(Modeling code records)
================
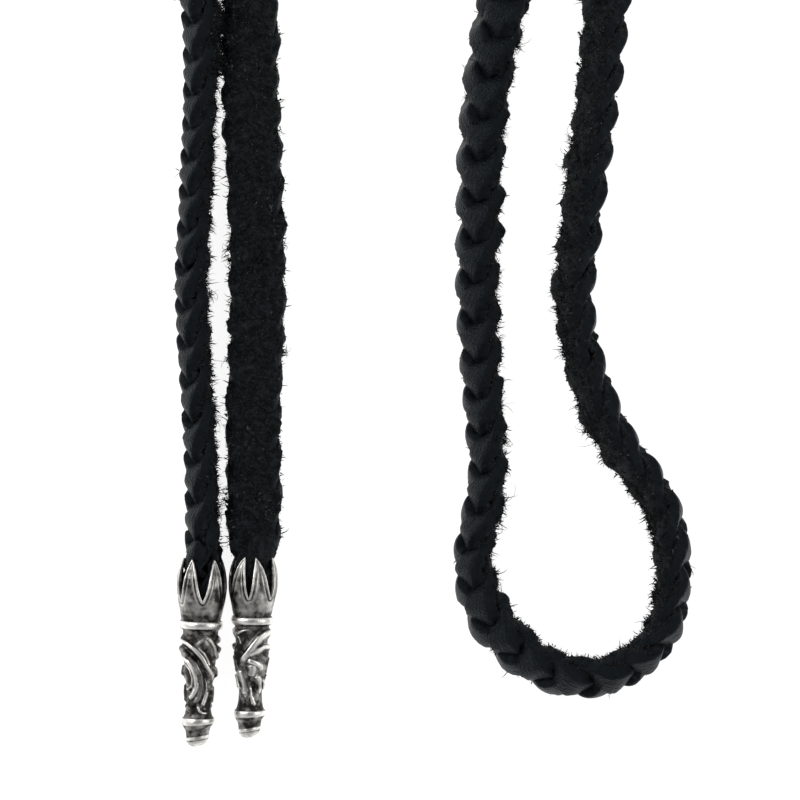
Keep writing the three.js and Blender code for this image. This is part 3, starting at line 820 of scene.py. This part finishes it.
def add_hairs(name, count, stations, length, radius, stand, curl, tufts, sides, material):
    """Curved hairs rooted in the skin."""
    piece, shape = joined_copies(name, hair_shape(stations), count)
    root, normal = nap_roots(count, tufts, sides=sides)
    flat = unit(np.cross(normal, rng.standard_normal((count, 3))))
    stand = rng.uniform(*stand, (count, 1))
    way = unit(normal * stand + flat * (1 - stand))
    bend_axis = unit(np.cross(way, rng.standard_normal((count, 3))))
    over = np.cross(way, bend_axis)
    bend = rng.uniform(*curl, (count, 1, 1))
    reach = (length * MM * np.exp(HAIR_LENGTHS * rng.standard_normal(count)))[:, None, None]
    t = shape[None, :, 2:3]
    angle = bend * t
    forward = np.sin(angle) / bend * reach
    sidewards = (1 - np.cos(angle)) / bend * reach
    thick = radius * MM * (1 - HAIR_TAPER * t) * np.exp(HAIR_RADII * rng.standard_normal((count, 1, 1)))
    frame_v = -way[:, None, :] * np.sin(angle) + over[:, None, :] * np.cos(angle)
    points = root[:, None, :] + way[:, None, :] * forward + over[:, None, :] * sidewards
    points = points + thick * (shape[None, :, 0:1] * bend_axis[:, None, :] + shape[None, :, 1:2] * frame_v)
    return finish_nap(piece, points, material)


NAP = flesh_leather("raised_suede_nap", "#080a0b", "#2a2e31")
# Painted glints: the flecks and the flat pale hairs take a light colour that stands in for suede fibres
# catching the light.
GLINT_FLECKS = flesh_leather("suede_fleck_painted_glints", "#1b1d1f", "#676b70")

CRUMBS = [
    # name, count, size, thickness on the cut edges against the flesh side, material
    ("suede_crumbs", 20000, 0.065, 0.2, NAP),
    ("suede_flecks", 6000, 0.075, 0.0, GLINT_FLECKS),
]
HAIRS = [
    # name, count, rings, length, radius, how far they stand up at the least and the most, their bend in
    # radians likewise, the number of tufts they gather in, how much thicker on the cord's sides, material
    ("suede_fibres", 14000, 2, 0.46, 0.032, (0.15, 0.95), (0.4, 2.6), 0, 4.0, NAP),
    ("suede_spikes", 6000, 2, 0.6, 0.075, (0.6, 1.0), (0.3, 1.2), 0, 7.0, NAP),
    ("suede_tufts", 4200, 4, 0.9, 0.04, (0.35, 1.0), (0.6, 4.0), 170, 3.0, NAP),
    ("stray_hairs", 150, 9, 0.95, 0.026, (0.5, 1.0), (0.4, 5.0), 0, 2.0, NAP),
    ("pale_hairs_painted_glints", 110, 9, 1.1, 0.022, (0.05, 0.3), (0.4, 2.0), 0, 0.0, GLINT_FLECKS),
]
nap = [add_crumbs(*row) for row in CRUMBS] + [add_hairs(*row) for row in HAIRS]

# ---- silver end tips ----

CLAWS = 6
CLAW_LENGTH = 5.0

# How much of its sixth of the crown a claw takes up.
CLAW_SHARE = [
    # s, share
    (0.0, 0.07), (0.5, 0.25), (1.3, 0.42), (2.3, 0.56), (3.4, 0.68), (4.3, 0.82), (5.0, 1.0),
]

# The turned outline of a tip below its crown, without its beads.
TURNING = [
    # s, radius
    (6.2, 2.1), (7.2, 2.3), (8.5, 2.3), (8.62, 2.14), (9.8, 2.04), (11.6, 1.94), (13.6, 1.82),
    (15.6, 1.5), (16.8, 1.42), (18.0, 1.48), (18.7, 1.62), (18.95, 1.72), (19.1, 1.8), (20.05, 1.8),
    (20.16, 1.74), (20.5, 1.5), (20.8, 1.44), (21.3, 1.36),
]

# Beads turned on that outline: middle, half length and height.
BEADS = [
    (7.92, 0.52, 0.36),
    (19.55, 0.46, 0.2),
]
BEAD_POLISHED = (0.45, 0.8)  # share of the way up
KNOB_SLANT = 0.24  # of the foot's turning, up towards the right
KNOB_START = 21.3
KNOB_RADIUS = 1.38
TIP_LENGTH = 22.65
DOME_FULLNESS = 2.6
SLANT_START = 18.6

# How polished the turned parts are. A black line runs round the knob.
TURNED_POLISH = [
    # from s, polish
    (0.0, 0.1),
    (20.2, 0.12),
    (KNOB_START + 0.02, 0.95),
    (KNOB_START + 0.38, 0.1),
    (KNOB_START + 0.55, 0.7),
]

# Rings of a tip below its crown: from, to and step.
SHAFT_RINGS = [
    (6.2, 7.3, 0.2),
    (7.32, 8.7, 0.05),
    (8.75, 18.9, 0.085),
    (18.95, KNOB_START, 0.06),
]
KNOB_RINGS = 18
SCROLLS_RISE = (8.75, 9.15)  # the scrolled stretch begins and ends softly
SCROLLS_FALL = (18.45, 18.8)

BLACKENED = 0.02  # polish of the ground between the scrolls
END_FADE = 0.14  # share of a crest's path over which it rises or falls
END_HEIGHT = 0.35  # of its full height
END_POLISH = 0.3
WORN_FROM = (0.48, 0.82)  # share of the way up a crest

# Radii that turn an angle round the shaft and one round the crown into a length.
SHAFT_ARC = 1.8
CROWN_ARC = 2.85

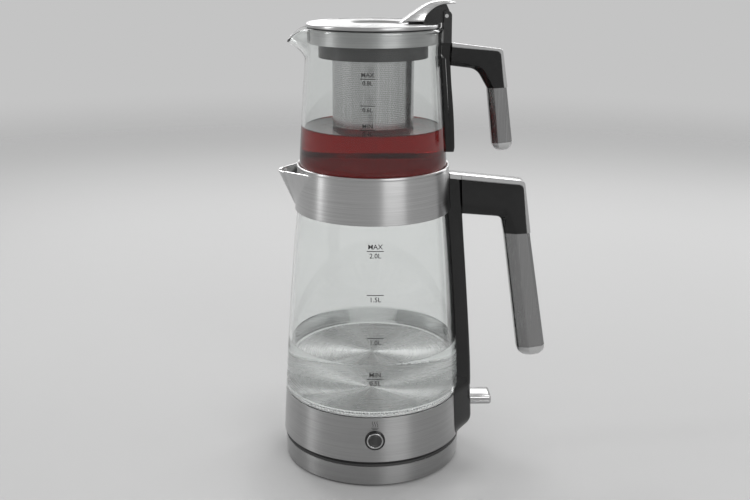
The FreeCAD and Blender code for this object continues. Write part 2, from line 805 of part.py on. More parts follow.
================
What to work on:
Copy out the full set of records precisely, leaving nothing out.

The response:
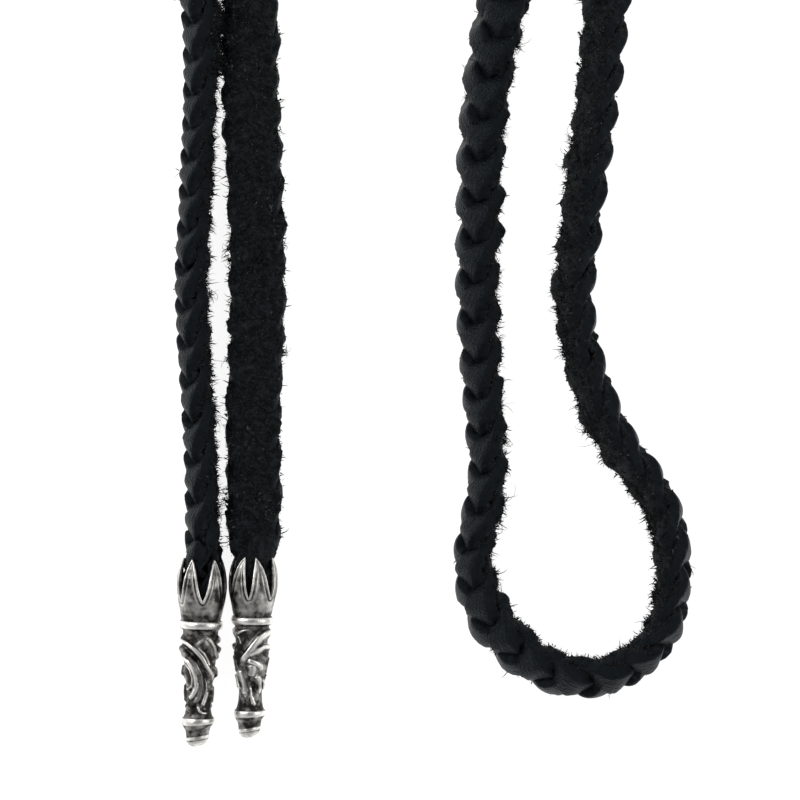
Keep writing the three.js and Blender code for this image. This is part 3, starting at line 820 of scene.py. This part finishes it.
def add_hairs(name, count, stations, length, radius, stand, curl, tufts, sides, material):
    """Curved hairs rooted in the skin."""
    piece, shape = joined_copies(name, hair_shape(stations), count)
    root, normal = nap_roots(count, tufts, sides=sides)
    flat = unit(np.cross(normal, rng.standard_normal((count, 3))))
    stand = rng.uniform(*stand, (count, 1))
    way = unit(normal * stand + flat * (1 - stand))
    bend_axis = unit(np.cross(way, rng.standard_normal((count, 3))))
    over = np.cross(way, bend_axis)
    bend = rng.uniform(*curl, (count, 1, 1))
    reach = (length * MM * np.exp(HAIR_LENGTHS * rng.standard_normal(count)))[:, None, None]
    t = shape[None, :, 2:3]
    angle = bend * t
    forward = np.sin(angle) / bend * reach
    sidewards = (1 - np.cos(angle)) / bend * reach
    thick = radius * MM * (1 - HAIR_TAPER * t) * np.exp(HAIR_RADII * rng.standard_normal((count, 1, 1)))
    frame_v = -way[:, None, :] * np.sin(angle) + over[:, None, :] * np.cos(angle)
    points = root[:, None, :] + way[:, None, :] * forward + over[:, None, :] * sidewards
    points = points + thick * (shape[None, :, 0:1] * bend_axis[:, None, :] + shape[None, :, 1:2] * frame_v)
    return finish_nap(piece, points, material)


NAP = flesh_leather("raised_suede_nap", "#080a0b", "#2a2e31")
# Painted glints: the flecks and the flat pale hairs take a light colour that stands in for suede fibres
# catching the light.
GLINT_FLECKS = flesh_leather("suede_fleck_painted_glints", "#1b1d1f", "#676b70")

CRUMBS = [
    # name, count, size, thickness on the cut edges against the flesh side, material
    ("suede_crumbs", 20000, 0.065, 0.2, NAP),
    ("suede_flecks", 6000, 0.075, 0.0, GLINT_FLECKS),
]
HAIRS = [
    # name, count, rings, length, radius, how far they stand up at the least and the most, their bend in
    # radians likewise, the number of tufts they gather in, how much thicker on the cord's sides, material
    ("suede_fibres", 14000, 2, 0.46, 0.032, (0.15, 0.95), (0.4, 2.6), 0, 4.0, NAP),
    ("suede_spikes", 6000, 2, 0.6, 0.075, (0.6, 1.0), (0.3, 1.2), 0, 7.0, NAP),
    ("suede_tufts", 4200, 4, 0.9, 0.04, (0.35, 1.0), (0.6, 4.0), 170, 3.0, NAP),
    ("stray_hairs", 150, 9, 0.95, 0.026, (0.5, 1.0), (0.4, 5.0), 0, 2.0, NAP),
    ("pale_hairs_painted_glints", 110, 9, 1.1, 0.022, (0.05, 0.3), (0.4, 2.0), 0, 0.0, GLINT_FLECKS),
]
nap = [add_crumbs(*row) for row in CRUMBS] + [add_hairs(*row) for row in HAIRS]

# ---- silver end tips ----

CLAWS = 6
CLAW_LENGTH = 5.0

# How much of its sixth of the crown a claw takes up.
CLAW_SHARE = [
    # s, share
    (0.0, 0.07), (0.5, 0.25), (1.3, 0.42), (2.3, 0.56), (3.4, 0.68), (4.3, 0.82), (5.0, 1.0),
]

# The turned outline of a tip below its crown, without its beads.
TURNING = [
    # s, radius
    (6.2, 2.1), (7.2, 2.3), (8.5, 2.3), (8.62, 2.14), (9.8, 2.04), (11.6, 1.94), (13.6, 1.82),
    (15.6, 1.5), (16.8, 1.42), (18.0, 1.48), (18.7, 1.62), (18.95, 1.72), (19.1, 1.8), (20.05, 1.8),
    (20.16, 1.74), (20.5, 1.5), (20.8, 1.44), (21.3, 1.36),
]

# Beads turned on that outline: middle, half length and height.
BEADS = [
    (7.92, 0.52, 0.36),
    (19.55, 0.46, 0.2),
]
BEAD_POLISHED = (0.45, 0.8)  # share of the way up
KNOB_SLANT = 0.24  # of the foot's turning, up towards the right
KNOB_START = 21.3
KNOB_RADIUS = 1.38
TIP_LENGTH = 22.65
DOME_FULLNESS = 2.6
SLANT_START = 18.6

# How polished the turned parts are. A black line runs round the knob.
TURNED_POLISH = [
    # from s, polish
    (0.0, 0.1),
    (20.2, 0.12),
    (KNOB_START + 0.02, 0.95),
    (KNOB_START + 0.38, 0.1),
    (KNOB_START + 0.55, 0.7),
]

# Rings of a tip below its crown: from, to and step.
SHAFT_RINGS = [
    (6.2, 7.3, 0.2),
    (7.32, 8.7, 0.05),
    (8.75, 18.9, 0.085),
    (18.95, KNOB_START, 0.06),
]
KNOB_RINGS = 18
SCROLLS_RISE = (8.75, 9.15)  # the scrolled stretch begins and ends softly
SCROLLS_FALL = (18.45, 18.8)

BLACKENED = 0.02  # polish of the ground between the scrolls
END_FADE = 0.14  # share of a crest's path over which it rises or falls
END_HEIGHT = 0.35  # of its full height
END_POLISH = 0.3
WORN_FROM = (0.48, 0.82)  # share of the way up a crest

# Radii that turn an angle round the shaft and one round the crown into a length.
SHAFT_ARC = 1.8
CROWN_ARC = 2.85

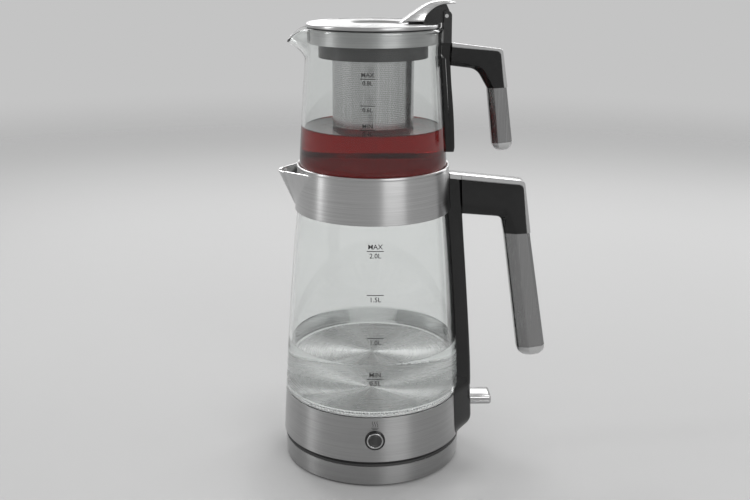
The FreeCAD and Blender code for this object continues. Write part 2, from line 805 of part.py on. More parts follow.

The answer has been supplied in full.